I wrote a complex valued matrix multiplication kernel that beat the cuBLAS implementation by about 30% for the application I was using it for, and a sort of vector outer product function that ran several orders of magnitude than a multiply-trace solution for the rest of the problem.

It was a final year project. It took me a full year.



I have implemented Cholesky Factorization for solving large linear equation on GPU using ATI Stream SDK. My observations were

alt text

Got performance speedup upto 10 times.

Working on same problem to optimize it more, by scaling it to multiple GPUs.


Yes. I have implemented the Nonlinear Anisotropic Diffusion Filter using the CUDA api.

It is fairly easy, since it's a filter that must be run in parallel given an input image. I haven't encountered many difficulties on this, since it just required a simple kernel. The speedup was at about 300x. This was my final project on CS. The project can be found here (it's written in Portuguese thou).

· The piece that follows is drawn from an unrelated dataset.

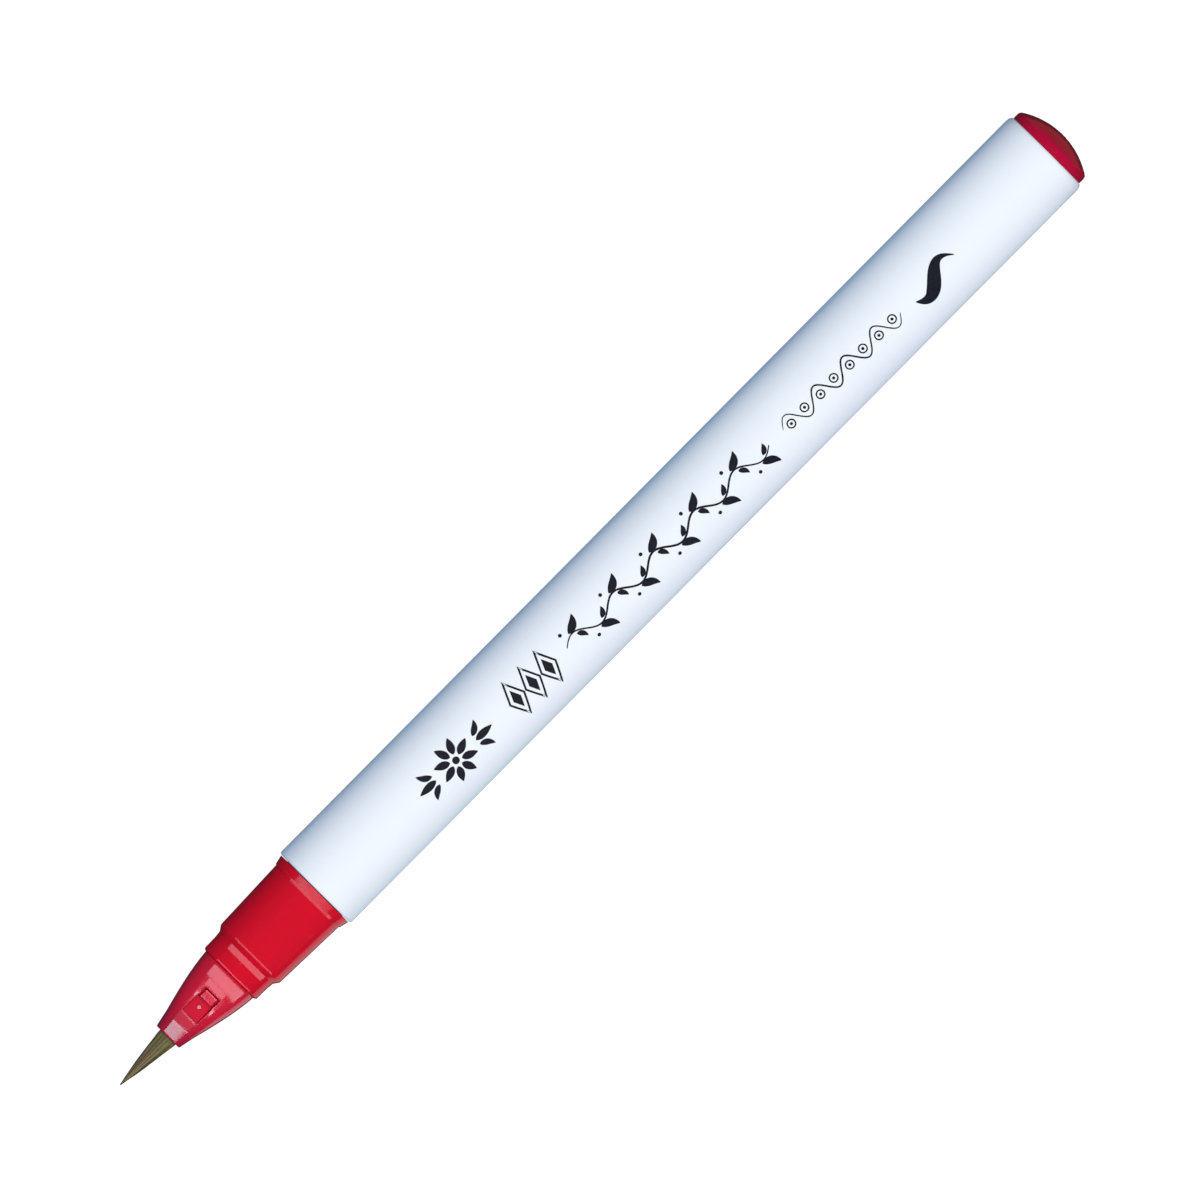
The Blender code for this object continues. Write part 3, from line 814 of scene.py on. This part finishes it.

I have tried writing the Mumford&Shah segmentation algorithm too, but that has been a pain to write, since CUDA is still in the beginning and so lots of strange things happen. I have even seen a performance improvement by adding a if (false){} in the code O_O.

The results for this segmentation algorithm weren't good. I had a performance loss of 20x compared to a CPU approach (however, since it's a CPU, a different approach that yelded the same results could be taken). It's still a work in progress, but unfortunaly I left the lab I was working on, so maybe someday I might finish it.